Fig. 42 Clay Coton and Lilbourne Medieval settlements and estates

Medieval and Later

(1) Medieval coin hoard (unlocated), found near the village several years before 1865. A hoard of 435 15th-century groats, mostly of Edward IV but some as early as Henry IV and some as late as Henry VII, was discovered in a small earthenware pot with an olive-green glaze (PSA, 3 (1865), 77; Num. Chron., New Series, 6 (1866), 136).

a (2) Settlement remains (SP 594770; Figs. 42 and 43), formerly part of Clay Coton, lie in and around the existing village on alluvium at 103 m. above OD. The village is not recorded by name until 1175 (PN Northants., 66) but it is almost certainly included silently in Domesday Book in the entry for the adjacent village of Lilbourne.
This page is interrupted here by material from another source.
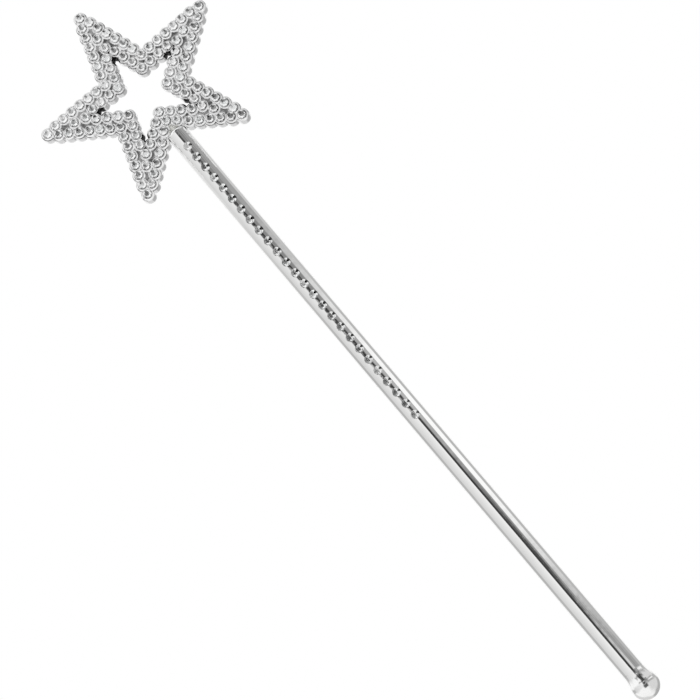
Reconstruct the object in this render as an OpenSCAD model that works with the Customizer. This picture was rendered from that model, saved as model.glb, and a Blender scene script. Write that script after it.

Its name, its position on low-lying ground in the valley of the small W.-flowing brook, and the relationship of its parish boundary to that of Lilbourne (Fig. 42) all suggests that the settlement may have been a secondary or daughter hamlet of Lilbourne and may always have been very small. There is no record of its size until 1523 when the village was taxed at 22s. 6d. (PRO, E179/155/161), the smallest amount paid in this part of Northamptonshire except by settlements already deserted, but 34 people paid the Hearth Tax in 1673 (PRO, E179/254/14), an unusually high figure indicating that the village had increased in size. In the early 18th century Bridges (Hist. of Northants., I (1791), 548) said that there were 25 houses in the village and in 1801, 116 people lived in the parish. On the Tithe Map of 1839 (NRO) some 15 buildings are marked, all possibly houses though some must have been sub-divided into separate tenements. Three of these houses have since been demolished.

The remains are very fragmentary, consisting of mutilated scarps, banks and ditches forming no coherent pattern but, though difficult to interpret, the earthworks and the limits of the surrounding ridge-and-furrow serve to indicate that there were once houses on both sides of the road leading N. from the church and possibly on the N. side of the road which formerly ran W. to Lilbourne. From the Tithe Map it appears that the village once had a large, roughly triangular green S. of the church and on both sides of the stream. This green had already been encroached upon by 1839 and is now almost destroyed (RAF VAP 106G/UK/636, 4164–66; air photographs in NMR).

(3) Cultivation remains. The common fields of Clay Coton were enclosed by agreement in 1663 (NRO, s (G) 79). Ridge-and-furrow of these fields can be traced on the ground or from air photographs over almost the entire parish with the exception of about 30 hectares in the S.E. The greater part of the ridge-and-furrow is arranged in end-on furlongs, orientated N.–S. down the main valley sides (RAF VAP 106G/UK/636, 4162, 4473–9).